Kitchen Think

December 6, 2016, Parenting Success Network

I had one of those moments the other day. I had asked my eleven-year-old to help prepare lunch, something involving the stove and the broiler, and was giving her instructions when I realized that I didn’t need to be telling her what to do.

Not only was she perfectly capable of measuring the ingredients, watching the time, and reasonably avoiding burning herself. She was also already carrying out the instructions. My continuing to “help,” in fact, was only getting in the way.

I stopped short. I felt pride, and a little bit of shock, and found myself pulling back from the moment–to what a journalist would call a higher elevation–and saw that the little girl I had been raising and guiding was now at least as competent a cook as I am. And I didn’t learn any of this until I was in my thirties.

While I was up there, above the kitchen at around 10,000 feet, I started thinking about how my role as a parent had been shifting and reconfiguring itself all along. Those tasks, those bits of information, and those thought processes which used to require close supervision and physical proximity were now hers to explore, to push against, and expand to the limits of her new older self. My gosh, I thought, she’s approaching adulthood before my eyes.

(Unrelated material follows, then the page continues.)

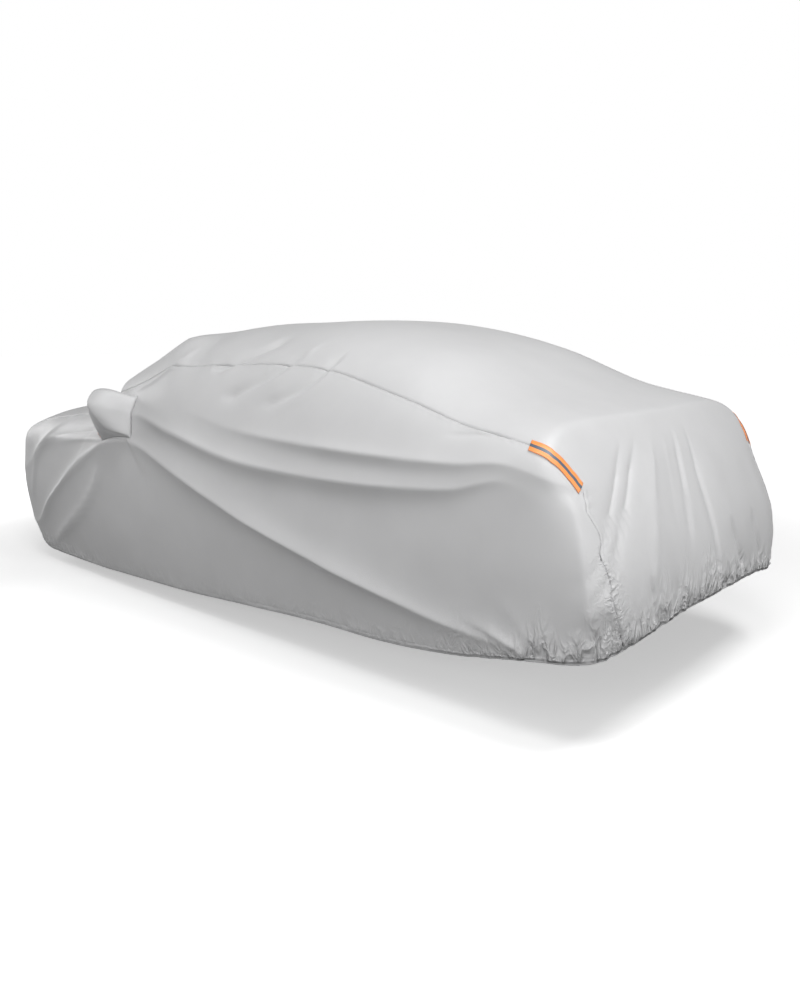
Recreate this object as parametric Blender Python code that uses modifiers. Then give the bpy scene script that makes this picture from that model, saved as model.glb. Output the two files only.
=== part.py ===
import bpy
import bmesh
import numpy as np
from mathutils import Vector
from mathutils.bvhtree import BVHTree

# A fitted cover for a saloon car, hollow, held up under its roof.
# Tables are in metres: x forward from the rear axle line, y to the left, z up from the ground.
# The finished part is moved so that its origin is the point under the roof that carries it.

CLOTH = 0.002          # thickness of the coated cloth
STRIP = 0.0012         # thickness of a reflective strip
GAP = 0.0003           # between sewn pieces
REST_X = 0.95          # where the roof carries the cover
BELT = 0.70            # height of the widest line of the sides
CORE_X = (0.3, 2.3)    # the car's axis, from which the cloth is pushed out
CORE_Z = (0.0, 0.62)
EDGE = 16.0            # larger is a sharper edge between the sides and the ends
BOOT_EDGE = 44.0       # how much sharper the boot's rear edge is
BOOT_RISE = 0.3        # over this height above the belt it sharpens
TUCK = 0.05            # share by which the sides draw in towards the hem
TUCK_DEPTH = 0.45      # how far below the belt they have drawn in by that share
CROWN = 2.6            # how late the top and the ends' corners curve down and away; 2 is a plain bow
CORNER_MOST = 1.3      # corners draw in no further out than this many widths
CELLS = 4              # grid columns between two ribs
# Grid rows of a side, by its lines: 0 hem, 1 slanting fold, 2 and 3 hanging folds, 4 seam.
ROWS = (0, 0.3, 0.58, 0.80, 0.93, 1, 1.1, 1.35, 1.65, 1.88, 2, 2.3, 2.7, 3, 3.25, 3.6, 4)
ACROSS = 12            # grid columns from seam to seam over the top
REAR_FINE = 3          # as many times more of them on the rear face, which hangs in small folds
END_FADE = 6           # larger keeps the shape of the upright ends nearer to them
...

As I have come through my own journey as a parent raising four daughters, I have been through a similar process. With each new stage and new situation, I come up against my limits and have to start again, as a beginner on a new level. Some parents I know talk about having favorite ages, or conversely, struggling in particular ways with the developmental challenges of three, or seven, or twelve. I can’t say that I have a favorite age (or one that throws me for a loop). I like babies. I like toddlers. And so far, so good in the interim between that and teenagerdom.

I do look forward to being able to share more of my life and myself with my children as they become old enough to process it. To someday have adult conversations about how we got there, and what we took with us or left behind.

Standing in the kitchen with my large-hearted, sensitive, stolid, quietly competent eldest daughter, I realized that teaching her to make a tuna melt was no longer enough. So what’s next? Will she tell me? Or do I need to spend some time here, at the edge of myself?